The ability of this show to find time in the midst of a slo-mo trainwreck of a wrenching tragedy for a hilariously gross hold-my-beer moment is truly unparalleled.

But the turnaround in just a few hours from taking G'Kar's side over his whole world, to sending G'Kar away, absolutely cannot have been lost on G'Kar.

I really think that is some of what's behind the farewell salute, that recognition: G'Kar can't quite read it and Londo can't explain it, but they both know it's there.

(Also I'm now realizing that there's a symmetry between Londo choosing G'Kar over his own world, openly and repeatedly, as some of his last free choices in the 24 hours before his Drakhening ... and G'Kar choosing Londo - over his world, his people, his own life - 15 years from now. Because this show is made of pain.)

THANKS FOR POINTING THAT OUT.
Edited 2025-04-21 05:28 (UTC)
sovay: (Rotwang)

[personal profile] sovay 2025-04-21 08:52 am (UTC)(link)
They might still bicker, jab verbal barbs at each other, and sometimes very genuinely fight and hurt each other. But they also would very visibly and demonstrably die for each other, sacrifice for each other, and choose each other over everything else that has been important to them throughout the series.

Yes. The signal underneath the noise, even if the noise is itself an important component of their relationship. (It's clear even before either of them would identify it as such that stupid arguments are one of their love languages.) By the end it's unbreakable. And that sort of bond does not just drift with distance or time.

And one thing I discovered was that a particular category of fixit AU exists which is basically G'Kar staying on as Londo's bodyguard in a Drakh-free world in which Londo is a much less dysfunctional flavor of emperor, presiding over a less dystopic Centauri Prime.

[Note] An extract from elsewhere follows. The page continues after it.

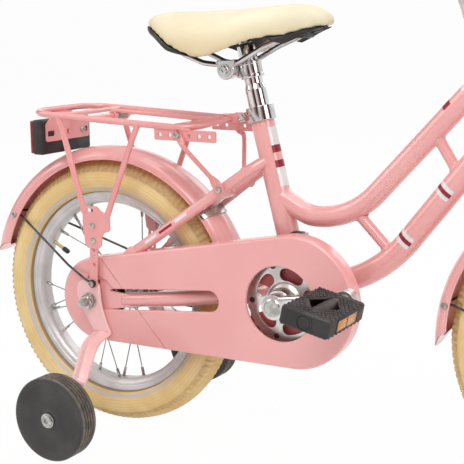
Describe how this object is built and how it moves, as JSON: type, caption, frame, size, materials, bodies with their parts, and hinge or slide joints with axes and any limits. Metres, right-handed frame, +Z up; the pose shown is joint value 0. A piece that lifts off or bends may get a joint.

I can absolutely see why a reader would want that. The tragedy is brilliant, but God damn, Londo with G'Kar as a court fixture would have been one of the great Emperors of Centauri Prime, the right one even for the moment of rebuilding. He had to put himself back together. Both of them did.

He would have stayed, happily, surrounded by the ancestral enemies that he's spent his whole life hating, protecting one of those enemies. He ended up physically on the other side of another war with the Narn - not precisely participating on the other side, but protecting the Emperor-elect of their enemies. He did it because he wanted to and because Londo needed him, and he would have kept doing it straight through peacetime if he had been able to.

Yes! Basically just yes. And continuing to work on his book all the while.

Their relationship never could fail to have a slightly uneasy side because of the history between their people, and them personally; as in the Na'Toth episode, they would always be in danger of stumbling into hidden traps and pitfalls, and having to work through the emotional fallout from it.

(Which I would trust them to do, as often as it happened.)

But I figured canon was going to give me hints and I would have to read full-blown love into it. I didn't expect this. The only thing they don't do is use the actual word. But it's all very visibly there on the screen.

It's there in those last exchanges of looks, if everything else flew over the viewer's head. But I really did have the anything-dar of a rock in high school and I had seen it.
sovay: (Viktor & Mordecai)

[personal profile] sovay 2025-04-23 07:57 am (UTC)(link)
(word choice and adding thoughts, as always)

Look, I'm just co-signing this entire comment and then going off to cry in my fictitious beer.